With the ‘black lives matter’ movement continually fighting for human equality, we revisit one of our earlier features which endeavours to investigate racism within the Italian Serie A, which has seen the likes of Internationally recognised strikers Mario Balotelli and Romelu Lukaku subjected to disgusting racial abuse in the past, proving nobody is exempt and equality is still squirming from a tight global grasp.
The Italian Serie A has always been renowned as one of the world’s greatest footballing leagues, sumptuous to the taste buds of any football fan with fine players, coaches and stadiums, Italian football has become more powerful than ever of late, now ranking 8th among all professional sports leagues in revenue (2,267 million euros).
So, when accompanied by the incredible sun, food and quality lifestyle beautiful Italy offers, what’s not to like for a professional footballer?

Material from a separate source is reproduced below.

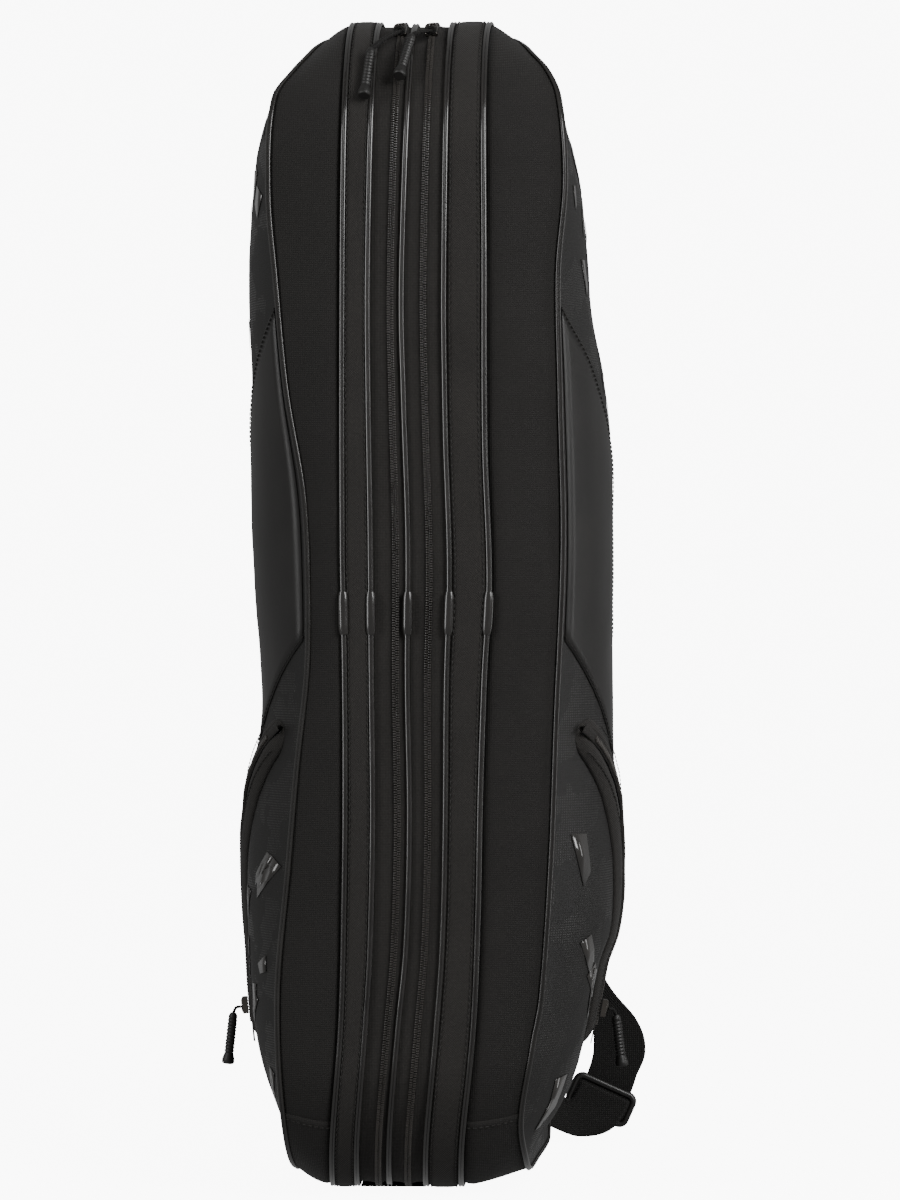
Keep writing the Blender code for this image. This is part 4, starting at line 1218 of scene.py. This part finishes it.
def room():
    """Pale paper below and all round, and three soft lamps."""
    corners = [(ROOM * u, ROOM * v, 0) for u, v in ((-1, -1), (1, -1), (1, 1), (-1, 1))]
    floor = mesh_object("floor", corners, [(0, 1, 2, 3)])
    floor.location.z = -0.0005
    rings = []
    for k in range(13):
        high = math.pi / 2 * (k / 12 * 1.08 - 0.08)
        flat, level = ROOM * math.cos(high), ROOM * math.sin(high)
        turns = [2 * math.pi * t / 48 for t in range(48)]
        rings += [(flat * math.cos(t), flat * math.sin(t), level) for t in turns]
    dome = mesh_object("backdrop", rings, grid_faces(13, 48, wrap_columns=True))
    for obj, paint in ((floor, glowing("floor_paper")), (dome, glowing("backdrop_paper"))):
        bpy.context.scene.collection.objects.link(obj)
        obj.data.materials.append(paint)
        obj.visible_diffuse = obj.visible_glossy = obj.visible_shadow = False
    world = bpy.data.worlds.new("studio")
    bpy.context.scene.world = world
    world.use_nodes = True
    back = world.node_tree.nodes["Background"]
    back.inputs["Color"].default_value = (1, 1, 1, 1)
    back.inputs["Strength"].default_value = 0.30

    def lamp(name, place, size, tall, power):
        data = bpy.data.lights.new(name, "AREA")
        data.energy = power
        data.shape = "RECTANGLE"
        data.size, data.size_y = size, tall
        obj = bpy.data.objects.new(name, data)
        obj.location = place
        obj.rotation_euler = (Vector((0, -0.1, 0.40)) - obj.location).to_track_quat("-Z", "Y").to_euler()
        obj.visible_camera = False
        bpy.context.scene.collection.objects.link(obj)

    lamp("key", (1.4, -1.7, 1.5), 0.8, 1.6, 50)
    lamp("fill", (-1.6, -1.4, 0.9), 0.6, 1.6, 20)
    lamp("right_strip", (1.9, -0.1, 0.6), 0.35, 1.5, 8)


def camera():
    data = bpy.data.cameras.new("camera")
    data.lens = 142.3
    data.sensor_width = 36
    data.sensor_height = 36
    data.shift_x = CAMERA_SHIFT
    obj = bpy.data.objects.new("camera", data)
    turn = math.radians(2.5)
    obj.location = (CAMERA_AWAY * math.sin(turn), -HALF - CAMERA_AWAY * math.cos(turn), 0.3822)
    obj.rotation_euler = (math.radians(90), 0, turn)
    bpy.context.scene.collection.objects.link(obj)
    bpy.context.scene.camera = obj


def main():
    for word, side in SIDES.items():
        band(word, side)
        gusset(word, side)
        body = f"{word}_case"
        piping(f"{word}_gusset_cord", GUSSET_SEAM[side], 0.0018, body, f"{word}_gusset_piping")
        piping(f"{word}_band_cord", BAND_SEAM[side], 0.0018, body, f"{word}_band_piping")
        outer_piping(word, side)
        piping_sleeve(f"{word}_gusset_cord_sleeve", GUSSET_SEAM[side], body, f"{word}_gusset_piping_sleeve")
        piping_sleeve(f"{word}_band_cord_sleeve", BAND_SEAM[side], body, f"{word}_band_piping_sleeve")
        outer = BAND_SEAM[side] - side * TUCK
        tape(f"{word}_outer_zipper", outer, CHAIN[side], body, f"{word}_outer_tape")
        inner = CENTRE_SEAM + side * TUCK
        tape(f"{word}_inner_zipper", inner, CHAIN[side], "root", f"{word}_inner_tape")
        on_face = face_panel(word, side)
        smooth_panel(word, side, on_face)
        shards(word, side, on_face)
        pocket(word, side, on_face)
        pocket_pull(word, side, on_face)
        strap(word)
    piping("centre_cord", CENTRE_SEAM, 0.0028, "root", "centre_piping")
    piping_sleeve("centre_cord_sleeve", CENTRE_SEAM, "root", "centre_piping_sleeve")
    main_pull("left", -1, (-0.0290, -0.0325), (44, 23))
    main_pull("right", 1, (-0.0035, -0.0106), (52, 31))
    for word in SIDES:
        adjuster(word)
    spine()
    end_patch()
    handle()
    quilted_divider()
    for word in SIDES:
        strap_anchor(word)
    plain_sliders()
    room()
    camera()


main()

Mario Balotelli, an Italian citizen himself has since, alike many other players, been the subject of racist abuse on multiple occasions with various Serie A clubs.

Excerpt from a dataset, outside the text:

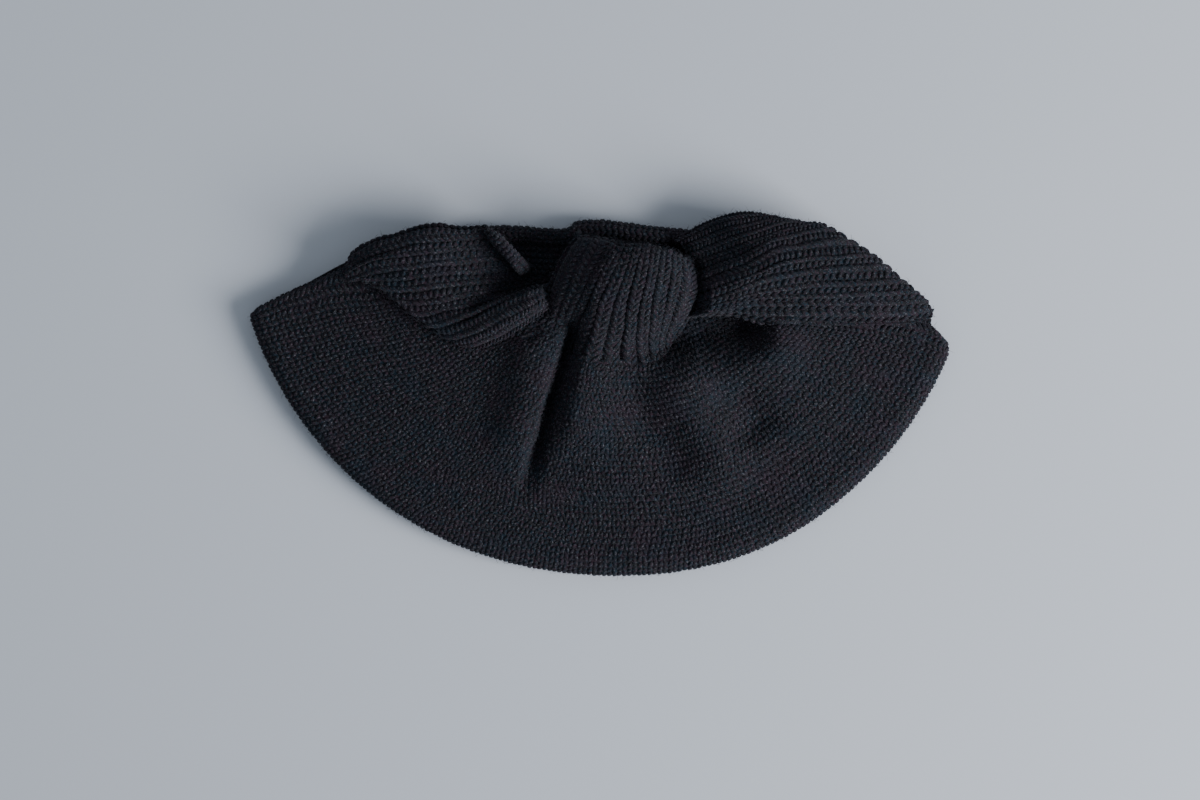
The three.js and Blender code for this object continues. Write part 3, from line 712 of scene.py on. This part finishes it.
# Lines between the ribs, from the knot outwards. The first is at the back and the last is at the front.
LEFT_RIBS = [
    [(-57.7, 87.6), (-67.6, 86.6), (-75.4, 87.1), (-83.2, 88.1), (-93.6, 86.6), (-104, 83.5), (-114.4, 80.9),
     (-121.7, 77.7), (-127.9, 73.6), (-131.6, 67.3)],
    [(-53.6, 81.4), (-59.8, 79.3), (-79.6, 78.3), (-93.6, 77.7), (-101.4, 75.7), (-112.8, 72.5),
     (-121.7, 68.9), (-127.9, 65.8), (-131, 62.1)],
    [(-49.4, 76.2), (-53, 74.6), (-68.1, 74.1), (-79.6, 73.1), (-89.4, 72), (-99.3, 71), (-114.4, 69.4),
     (-123.8, 65.8), (-130, 61.6), (-130, 59.5)],
    [(-40.6, 69.9), (-45.2, 70.2), (-57.2, 68.4), (-71.2, 66.8), (-84.2, 65.8), (-94.6, 64.2),
     (-104.5, 63.2), (-117.5, 61.1), (-123.8, 59), (-127.4, 58.5)],
    [(-33.3, 64.7), (-39, 64.2), (-59.8, 63.2), (-73.8, 62.1), (-87.9, 60.6), (-100.9, 58.5), (-111.8, 58.5),
     (-122.7, 58.5)],
    [(-28.1, 61.1), (-33.8, 60.3), (-43.2, 59.5), (-58.8, 58), (-64.5, 56.9), (-80.6, 54.9), (-93.6, 52.8),
     (-104.5, 52.3), (-113.9, 54.3)],
    [(-26, 60.1), (-31.2, 58.8), (-45.8, 55.4), (-55.6, 52.8), (-71.2, 49.7), (-82.2, 46.5), (-97.8, 46),
     (-106.1, 48.6)],
    [(-25, 60.1), (-30.2, 58), (-43.2, 53.3), (-54.6, 49.7), (-67.1, 45.5), (-76.4, 43.9), (-86.3, 40.8),
     (-93.6, 39.8), (-97.2, 41.3)],
    [(-25.5, 58), (-29.6, 56.9), (-34.8, 56.2), (-47.3, 50.7), (-57.2, 45.5), (-68.1, 39.3), (-76.4, 36.1),
     (-82.7, 34.1), (-86.3, 34.1)],
    [(-25.5, 50.7), (-29.6, 48.6), (-36.4, 44.5), (-51.5, 37.2), (-59.8, 32.5), (-68.6, 29.1), (-73.3, 27.8),
     (-76.4, 28.6)],
    [(-25, 45.5), (-28.6, 42.9), (-35.9, 37.7), (-47.3, 30.4), (-58.2, 25.5), (-64, 23.9), (-68.1, 24.4)],
]
RIGHT_RIBS = [
    [(37.4, 81.4), (45.8, 85), (51, 88.1), (61.9, 92.3), (72.8, 94.4), (82.2, 93.9), (90.5, 92.3),
     (94.6, 89.2)],
    [(41.6, 77.2), (54.6, 82.9), (65, 86.6), (75.4, 88.7), (85.8, 90.7), (94.6, 91.3), (99.3, 89.2)],
    [(43.7, 72.5), (54.6, 77.2), (67.6, 81.9), (79.6, 85.5), (86.8, 88.1), (96.2, 90.2), (105.6, 89.2)],
    [(46.3, 68.4), (57.2, 72.5), (70.2, 77.2), (84.8, 82.4), (96.7, 86.6), (110.8, 89.2)],
    [(48.9, 64.2), (58.2, 67.9), (70.2, 72), (79, 76.2), (86.8, 80.3), (94.6, 82.4), (104.5, 85),
     (116.5, 87.6)],
    [(47.8, 58), (52, 59.5), (60.8, 63.2), (68.1, 65.8), (74.9, 68.9), (82.7, 73.1), (91, 76.7),
     (99.8, 77.7), (106.6, 79.8), (116.5, 81.4), (126.9, 81.4)],
    [(48.9, 52.3), (53.6, 53.8), (64, 57.5), (72.8, 60.6), (81.1, 63.7), (91, 68.4), (100.9, 70.5),
     (110.8, 71.5), (120.6, 72), (138.3, 74.1)],
    [(48.9, 47.6), (53.6, 49.1), (62.4, 51.7), (74.9, 56.9), (84.8, 61.1), (94.6, 63.2), (106.6, 65.3),
     (116, 66.3), (126.9, 67.3), (145.1, 68.9)],
    [(48.4, 44.5), (53, 45.5), (63.4, 47.6), (75.4, 51.2), (85.8, 53.8), (94.6, 55.4), (104.5, 57.5),
     (114.9, 58.5), (124.8, 59), (135.7, 59.5), (153.9, 61.1)],
    [(46.8, 42.1), (52, 42.9), (63.4, 44.5), (75.4, 48.6), (86.8, 50.7), (100.9, 51.2), (110.8, 51.7),
     (120.6, 52.3), (130.5, 52.8), (144.6, 53.8), (161.2, 55.4)],
    [(45.2, 40.8), (50.4, 41.3), (62.4, 42.9), (72.8, 45.5), (81.1, 47.1), (94.6, 47.1), (110.8, 47.1),
     (120.6, 47.1), (135.7, 48.1), (150.8, 48.6), (166.9, 50.2)],
    [(44.2, 40), (48.9, 40.6), (59.8, 41.9), (70.7, 42.9), (79, 42.9), (94.6, 42.9), (105.6, 43.4),
     (124.8, 43.4), (145.6, 42.9), (170, 45.5)],
    [(42.6, 39.5), (46.8, 39.8), (58.8, 40.8), (70.7, 40.3), (81.1, 37.2), (100.9, 36.7), (120.6, 36.7),
     (140.4, 36.7), (159.6, 37.7), (171.1, 40.8)],
]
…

In February 2013 Balotelli, at the time a striker for AC Milan, was specifically subjected to racist abuse mostly in the form of monkey chanting and gestures from fans of city rivals Inter Milan, who at one point even hurled inflatable bananas onto the pitch. After failures from matchday officials to properly deal with the incident, Balotelli admitted to feeling alone in his battle against racist abuse, something he opened up about later that year to journalist Pedro Pinto (CNN).

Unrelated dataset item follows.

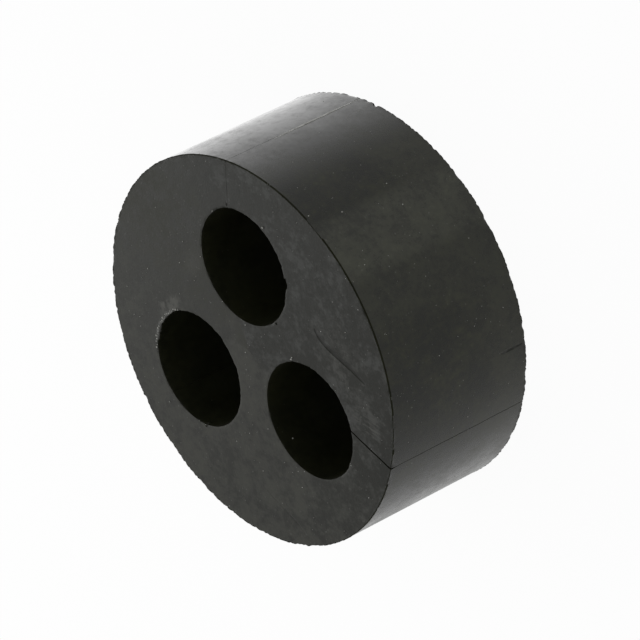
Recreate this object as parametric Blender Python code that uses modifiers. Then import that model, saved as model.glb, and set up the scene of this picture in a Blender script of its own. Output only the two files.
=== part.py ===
"""Sealing insert of a cable gland: a thick rubber disc with three round bores for three cables.

Each bore is slit through to the outer wall, so that a cable which already has its plug on can be
laid in from the side. The slits are straight knife cuts, and each leans a little off its bore's radius.

The disc lies on its back face. Its axis is +Z, the centre of the back face is the origin, and the
first bore is on +Y. Lengths are in metres and angles in degrees, counted anticlockwise from above.
"""

from math import atan2, cos, radians, sin

import bpy
from mathutils import Matrix, Vector

# The disc
OUTER_DIAMETER = 0.0266
THICKNESS = 0.0114
RIM_ROUNDING = 0.00015

# The bores, evenly spaced on one pitch circle
BORE_COUNT = 3
BORE_DIAMETER = 0.0080
PITCH_CIRCLE_DIAMETER = 0.01225
FIRST_BORE_ANGLE = 90.0

# Where each slit leaves its bore: a turn about the bore's centre, from the bore's outward radius
SLIT_START_TURNS = (13.5, 14.5, 40.0)

# Where each slit reaches the outer wall: a turn about the disc's centre, from the same radius
SLIT_END_TURNS = (3.3, 4.0, 13.5)

# How wide the slits stand: the first two have closed again, and the third gapes a little
CLOSED_SLIT_WIDTH = 0.00010
OPEN_SLIT_WIDTH = 0.00016
SLIT_WIDTHS = (CLOSED_SLIT_WIDTH, CLOSED_SLIT_WIDTH, OPEN_SLIT_WIDTH)

# How far a cutter runs past what it cuts
CUTTER_OVERRUN = 0.001

# Facets of the round walls and of the rounded rim
DISC_SIDES = 144
BORE_SIDES = 72
RIM_SEGMENTS = 3

# Black rubber
RUBBER_COLOUR = (0.050, 0.050, 0.047, 1.0)
RUBBER_ROUGHNESS = 0.62
RUBBER_METALLIC = 0.0


def clear_scene():
    """Remove the objects that are in the scene."""
    for obj in list(bpy.data.objects):
        bpy.data.objects.remove(obj, do_unlink=True)


def new_collection(name):
    """Add an empty collection to the scene."""
    collection = bpy.data.collections.new(name)
    bpy.context.scene.collection.children.link(collection)
    return collection


def move_to(obj, collection):
    """Keep an object in one collection only."""
    for old in list(obj.users_collection):
        old.objects.unlink(obj)
    collection.objects.link(obj)


def on_circle(radius, angle):
    """A point of the plane z = 0, at a radius and an angle from the disc's axis."""
    return Vector((radius * cos(radians(angle)), radius * sin(radians(angle)), 0.0))


def bore_angle(index):
    """Where a bore sits round the disc's axis."""
    return FIRST_BORE_ANGLE + index * 360.0 / BORE_COUNT


def bore_centre(index):
    """The centre of a bore, on the back face."""
    return on_circle(PITCH_CIRCLE_DIAMETER / 2, bore_angle(index))


def add_cylinder(name, diameter, height, sides, bottom, collection):
    """A closed cylinder that stands on a point, with a smooth wall and flat ends."""
    bpy.ops.mesh.primitive_cylinder_add(
        vertices=sides,
        radius=diameter / 2,
        depth=height,
        location=bottom + Vector((0.0, 0.0, height / 2)),
    )
    cylinder = bpy.context.object
    cylinder.name = name
    cylinder.data.name = name
    for face in cylinder.data.polygons:
        face.use_smooth = abs(face.normal.z) < 0.5
    move_to(cylinder, collection)
    return cylinder


def make_cutter(obj):
    """Show an object as a wire cage that never renders."""
    obj.display_type = "WIRE"
    obj.hide_render = True
    return obj


def bore_cutter(index, collection):
    """A cylinder for one bore, longer than the disc is thick."""
    bottom = bore_centre(index) - Vector((0.0, 0.0, CUTTER_OVERRUN))
    height = THICKNESS + 2 * CUTTER_OVERRUN
    cutter = add_cylinder(f"bore_cutter_{index + 1}", BORE_DIAMETER, height, BORE_SIDES, bottom, collection)
    return make_cutter(cutter)


def slit_ends(index):
    """The two points of a slit on the back face: on its bore's wall and on the disc's outer wall."""
    turn = index % len(SLIT_START_TURNS)
    start = bore_centre(index) + on_circle(BORE_DIAMETER / 2, bore_angle(index) + SLIT_START_TURNS[turn])
    end = on_circle(OUTER_DIAMETER / 2, bore_angle(index) + SLIT_END_TURNS[turn])
    return start, end


def slit_cutter(index, collection):
    """A thin upright blade, from inside the bore to beyond the outer wall."""
    start, end = slit_ends(index)
    run = (end - start).normalized()
    inner = start - run * BORE_DIAMETER / 4
    outer = end + run * CUTTER_OVERRUN
    length = (outer - inner).length
    width = SLIT_WIDTHS[index % len(SLIT_WIDTHS)]
    height = THICKNESS + 2 * CUTTER_OVERRUN
    bpy.ops.mesh.primitive_cube_add(size=1.0)
    blade = bpy.context.object
    blade.name = f"slit_cutter_{index + 1}"
    blade.data.name = blade.name
    blade.data.transform(Matrix.Diagonal((length, width, height, 1.0)))
    blade.location = (inner + outer) / 2 + Vector((0.0, 0.0, THICKNESS / 2))
    blade.rotation_euler.z = atan2(run.y, run.x)
    move_to(blade, collection)
    return make_cutter(blade)


def round_rims(disc):
    """Round the disc's two outer rims, its only sharp edges before the cuts."""
    bevel = disc.modifiers.new("rounded_rims", "BEVEL")
    bevel.limit_method = "ANGLE"
    bevel.angle_limit = radians(45.0)
    bevel.width = RIM_ROUNDING
    bevel.segments = RIM_SEGMENTS


def cut(disc, cutter):
    """Take a cutter's shape out of the disc."""
    boolean = disc.modifiers.new(cutter.name, "BOOLEAN")
    boolean.operation = "DIFFERENCE"
    boolean.solver = "EXACT"
    boolean.object = cutter


def rubber_material():
    """Black rubber, dull and a little dusty."""
    material = bpy.data.materials.new("black_rubber")
    material.use_nodes = True
    shader = material.node_tree.nodes["Principled BSDF"]
    shader.inputs["Base Color"].default_value = RUBBER_COLOUR
    shader.inputs["Roughness"].default_value = RUBBER_ROUGHNESS
    shader.inputs["Metallic"].default_value = RUBBER_METALLIC
    return material


def sealing_insert(parts, cutters):
    """The disc with its rims rounded, its bores cut and each bore slit open to the outer wall."""
    back_centre = Vector((0.0, 0.0, 0.0))
    disc = add_cylinder("sealing_insert", OUTER_DIAMETER, THICKNESS, DISC_SIDES, back_centre, parts)
    disc.data.materials.append(rubber_material())
    round_rims(disc)
    for index in range(BORE_COUNT):
        cut(disc, bore_cutter(index, cutters))
    for index in range(BORE_COUNT):
        cut(disc, slit_cutter(index, cutters))
    return disc


def main():
    clear_scene()
    parts = new_collection("cable_gland_sealing_insert")
    cutters = new_collection("cutters")
    sealing_insert(parts, cutters)


main()
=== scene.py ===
# %% [markdown]
# # A rubber sealing insert for a cable gland
#
# The real thing is one thick disc of black rubber with three bores, one for each cable. It sits in
# the body of a cable gland, and the gland's nut squeezes it on to the cables. Each bore is slit
# through to the outer wall with a knife, so that a cable that already has its plug on can be laid in.
#
# Nothing on it is painted or fitted, so all that the eye has to go by is the shape of its edges, the
# few cuts and nicks, and how dusty black rubber takes the light. Those are the steps below.

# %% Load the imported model
from math import cos, pi, radians, sin

import bpy
from mathutils import Matrix, Vector


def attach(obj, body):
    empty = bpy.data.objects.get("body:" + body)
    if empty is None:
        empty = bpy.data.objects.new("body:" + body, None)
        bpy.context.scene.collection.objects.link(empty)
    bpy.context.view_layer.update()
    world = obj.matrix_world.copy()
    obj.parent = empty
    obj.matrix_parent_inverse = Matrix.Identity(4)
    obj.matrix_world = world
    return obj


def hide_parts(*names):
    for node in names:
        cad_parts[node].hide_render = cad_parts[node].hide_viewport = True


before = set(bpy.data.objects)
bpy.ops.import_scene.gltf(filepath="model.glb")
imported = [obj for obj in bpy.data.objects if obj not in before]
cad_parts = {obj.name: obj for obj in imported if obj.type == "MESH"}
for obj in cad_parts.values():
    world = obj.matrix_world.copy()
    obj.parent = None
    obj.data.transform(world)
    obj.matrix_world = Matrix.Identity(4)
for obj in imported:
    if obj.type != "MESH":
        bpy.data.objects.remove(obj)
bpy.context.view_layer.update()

# %% [markdown]
# ## The sizes
#
# A shape this simple stands or falls with its proportions, so the sizes come first, each written
# once. They could be measured from the CAD mesh, but named numbers are easier to read and to change.
# Everything is in millimetres, because the worn edges are tenths and hundredths of a millimetre deep
# and such numbers are hard to read in metres. One last step brings the finished mesh to metres.

# %% Sizes of the insert
MM = 0.001
OUTER_DIAMETER = 26.6
THICKNESS = 11.4
BORE_COUNT = 3
BORE_DIAMETER = 8.0
PITCH_CIRCLE = 12.25
FIRST_BORE_ANGLE = 90.0

# How far each bore is off its regular place, and its size against the regular one
BORE_SHIFTS = ((0.06, -0.065, 0.0), (0.0, -0.06, 0.0), (0.0, 0.0, 0.0))
BORE_SCALES = (0.990, 1.0, 0.9975)

OUTER_RADIUS = OUTER_DIAMETER / 2
BORE_RADIUS = BORE_DIAMETER / 2


def on_circle(radius, angle, height=0.0):
    """A point at a radius, an angle in degrees and a height."""
    return Vector((radius * cos(radians(angle)), radius * sin(radians(angle)), height))


def bore_angle(index):
    """Where a bore sits round the disc's axis."""
    return FIRST_BORE_ANGLE + index * 360.0 / BORE_COUNT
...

“After what happened I felt alone, and if it happens again, I will leave the pitch. It’s stupid.
“To the fans, support your team and come and watch the games, I understand they will insult players, but do not say racist things”.
When asked if he felt “the officials and sporting authorities were doing enough” to protect players from this kind of abuse, Balotelli raised his eyebrows before shaking his head, muttering “I do not want to say anything that will get me in trouble”, a clear indication that there was, and still is no transparency and communication with players from the Serie A and other Italian footballing bodies.
This is further supported by the latest instance of racist behaviour from Italian fans, this time at the hands of Cagliari supporters, who once more pummelled racist chants and gestures at new Inter Milan signing Romelu Lukaku, who joined from Manchester United in August 2019 for a fee of £73 million.
What followed these events however provides the biggest shock, as Inter Milan fans wrote an open letter addressed to Lukaku, portraying the message “monkey chants aren’t racist in Italy”. The letter goes on: “You have to understand that Italy is not like other North European countries where racism is a real problem”. A sentence which sums up entirely the viewpoint of fans themselves, who support a team in perhaps the most racially damaged league of all.
Since receiving the letter, Lukaku has said he believes “football is going backwards” in terms of its fight against racism, something supported by England’s Jadon Sancho, who stated: “racism is killing football” and by former Chelsea striker Demba Ba, who “urges black players to escape Italy’s Serie A”.
Since the incident, no comment has been made by Serie A, who seem completely unaware that racism is a major issue, and completely unmotivated to try and fix it. This begs the question, how dire does the situation have to get before governing bodies take action?